Anthony Finnerty

Personal information
- Native name: Antóin Ó Fiannachta (Irish)
- Nickname: Larry

Sport
- Sport: Gaelic Football
- Position: Right corner forward

Clubs
- Years: Club
- Moygownagh An Cheathrú Rua

Inter-county
- Years: County
- 1986–1996: Mayo

Inter-county titles
- Connacht titles: 5

= Anthony Finnerty =

Gaelic footballer

Anthony Finnerty is a former Gaelic football player. He played for Mayo in the 1989 All-Ireland Final and in the 1996 All-Ireland Final.

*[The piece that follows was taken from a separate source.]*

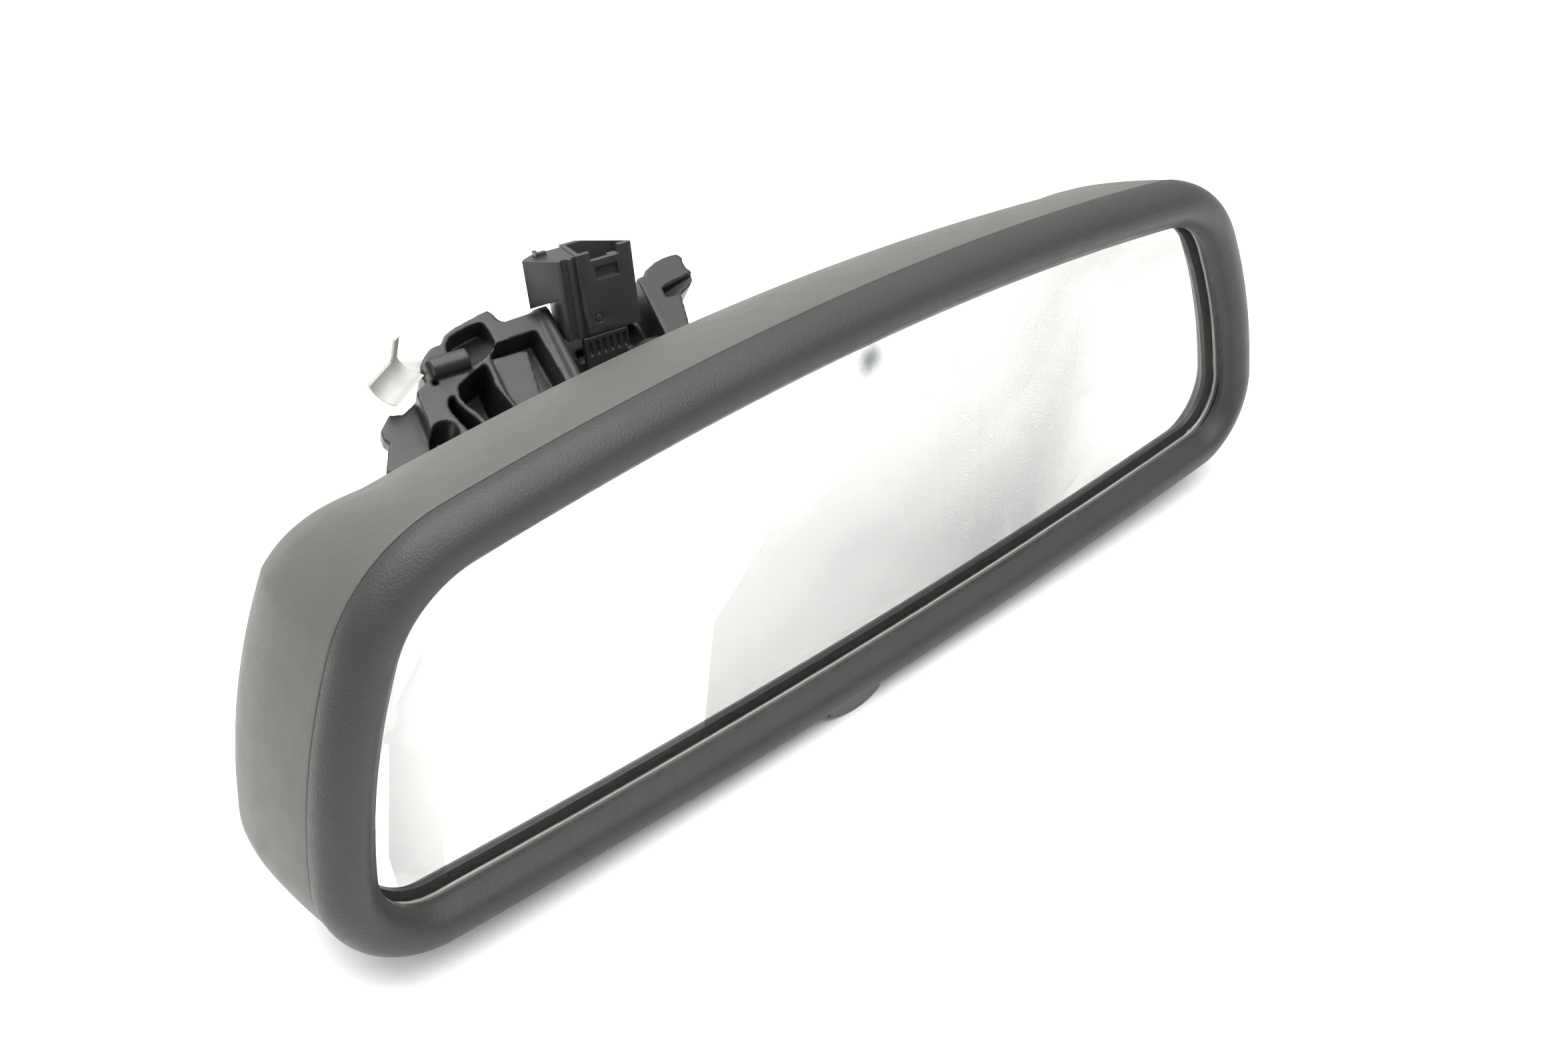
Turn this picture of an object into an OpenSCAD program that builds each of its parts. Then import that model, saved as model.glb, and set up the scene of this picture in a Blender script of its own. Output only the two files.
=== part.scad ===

He played from 1986 until 1996.

== Career ==
While he scored the only goal in a game against Cork, the result did not go his way.

==Honours==
- Mayo
- Connacht Senior Football Championship (5): 1988, 1989, 1992, 1993, 1996

- An Cheathrú Rua
- Galway Senior Football Championship (1): 1996

== Personal life ==
He is the father of Robert Finnerty, a player for Galway.
He is married and based in Salthill, Galway, and runs the family business, Wards Hotel and pub in Lower Salthill with his wife Grania. He is the Ladies' Football manager of the Salthill Knocknacarra GAA Club, captained by his daughter Ailbhe. His 3 sons, Robert, William, and Colm are players on the SKGAA Football team.